Records that describe objects:
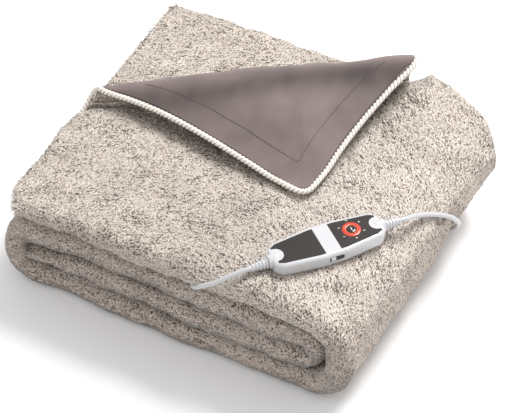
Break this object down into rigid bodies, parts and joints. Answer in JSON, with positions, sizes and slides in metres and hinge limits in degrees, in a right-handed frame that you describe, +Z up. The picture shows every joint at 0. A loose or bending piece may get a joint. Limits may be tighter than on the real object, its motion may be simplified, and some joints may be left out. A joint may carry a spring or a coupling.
{
  "type": "electric heated blanket",
  "caption": "Folded heated throw of faux fur with one corner turned back, a wired control unit on top and its mains lead coiled behind.",
  "frame": {"origin": "middle of the folded blanket's footprint, on the surface it lies on", "axes": "+X along the front folds, from the open end to the rolled end; +Y from front to back; +Z up"},
  "size_m": [0.4908, 0.5413, 0.2146],
  "materials": {
    "fur": "long soft pile",
    "lining": "short velvet pile",
    "piping": "twisted cord edging",
    "white_plastic": "gloss",
    "dark_panel": "satin, fine texture",
    "red_lens": "translucent gloss",
    "black_button": "gloss",
    "white_cord": "satin",
    "pin_metal": "nickel plated"
  },
  "bodies": {
    "blanket": {"fur_cloth": "fur", "lining": "lining", "piping": "piping", "housing": "white_plastic", "panel_left": "dark_panel", "panel_right": "dark_panel", "dial_ring": "red_lens", "strain_relief_left": "white_plastic", "strain_relief_right": "white_plastic", "control_cord": "white_cord", "mains_cord": "white_cord", "plug_cord": "white_cord", "mains_coil": "white_cord", "plug_body": "white_plastic", "plug_pin_1": "pin_metal", "plug_pin_2": "pin_metal"},
    "switch": {"side_switch": "white_plastic"},
    "button": {"centre_button": "black_button"}
  },
  "joints": [
    {"name": "switch_slide", "type": "slide", "parent": "blanket", "child": "switch", "axis": [0.6225, 0.7826, -0.007], "range_m": [0, 0.01]},
    {"name": "button_press", "type": "slide", "parent": "blanket", "child": "button", "axis": [-0.0043, -0.0055, -1], "range_m": [0, 0.001], "stiffness_N_per_m": 400}
  ]
}
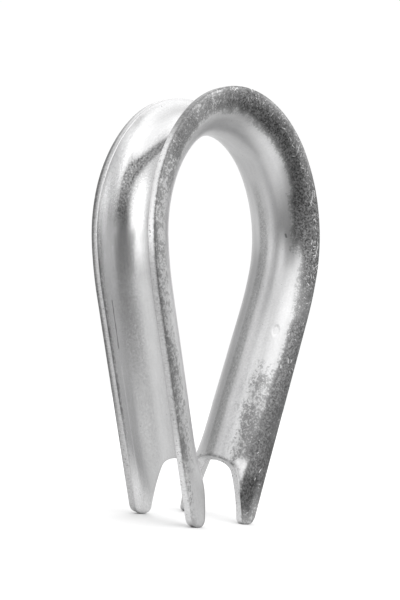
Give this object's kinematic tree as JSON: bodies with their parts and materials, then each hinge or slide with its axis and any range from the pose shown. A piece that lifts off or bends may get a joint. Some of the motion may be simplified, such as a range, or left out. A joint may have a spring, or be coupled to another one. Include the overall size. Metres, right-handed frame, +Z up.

EXERCISE DETAILS:
Extract the listing in its entirety and repeat it exactly.

FULL ANSWER:
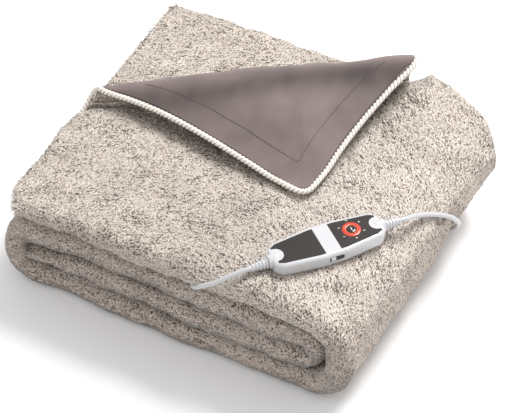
Break this object down into rigid bodies, parts and joints. Answer in JSON, with positions, sizes and slides in metres and hinge limits in degrees, in a right-handed frame that you describe, +Z up. The picture shows every joint at 0. A loose or bending piece may get a joint. Limits may be tighter than on the real object, its motion may be simplified, and some joints may be left out. A joint may carry a spring or a coupling.
{
  "type": "electric heated blanket",
  "caption": "Folded heated throw of faux fur with one corner turned back, a wired control unit on top and its mains lead coiled behind.",
  "frame": {"origin": "middle of the folded blanket's footprint, on the surface it lies on", "axes": "+X along the front folds, from the open end to the rolled end; +Y from front to back; +Z up"},
  "size_m": [0.4908, 0.5413, 0.2146],
  "materials": {
    "fur": "long soft pile",
    "lining": "short velvet pile",
    "piping": "twisted cord edging",
    "white_plastic": "gloss",
    "dark_panel": "satin, fine texture",
    "red_lens": "translucent gloss",
    "black_button": "gloss",
    "white_cord": "satin",
    "pin_metal": "nickel plated"
  },
  "bodies": {
    "blanket": {"fur_cloth": "fur", "lining": "lining", "piping": "piping", "housing": "white_plastic", "panel_left": "dark_panel", "panel_right": "dark_panel", "dial_ring": "red_lens", "strain_relief_left": "white_plastic", "strain_relief_right": "white_plastic", "control_cord": "white_cord", "mains_cord": "white_cord", "plug_cord": "white_cord", "mains_coil": "white_cord", "plug_body": "white_plastic", "plug_pin_1": "pin_metal", "plug_pin_2": "pin_metal"},
    "switch": {"side_switch": "white_plastic"},
    "button": {"centre_button": "black_button"}
  },
  "joints": [
    {"name": "switch_slide", "type": "slide", "parent": "blanket", "child": "switch", "axis": [0.6225, 0.7826, -0.007], "range_m": [0, 0.01]},
    {"name": "button_press", "type": "slide", "parent": "blanket", "child": "button", "axis": [-0.0043, -0.0055, -1], "range_m": [0, 0.001], "stiffness_N_per_m": 400}
  ]
}
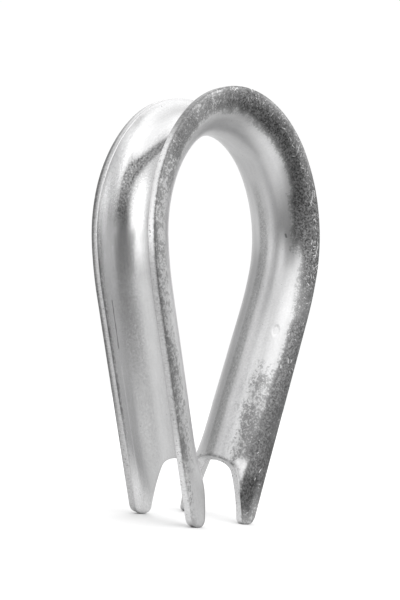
Give this object's kinematic tree as JSON: bodies with their parts and materials, then each hinge or slide with its axis and any range from the pose shown. A piece that lifts off or bends may get a joint. Some of the motion may be simplified, such as a range, or left out. A joint may have a spring, or be coupled to another one. Include the overall size. Metres, right-handed frame, +Z up.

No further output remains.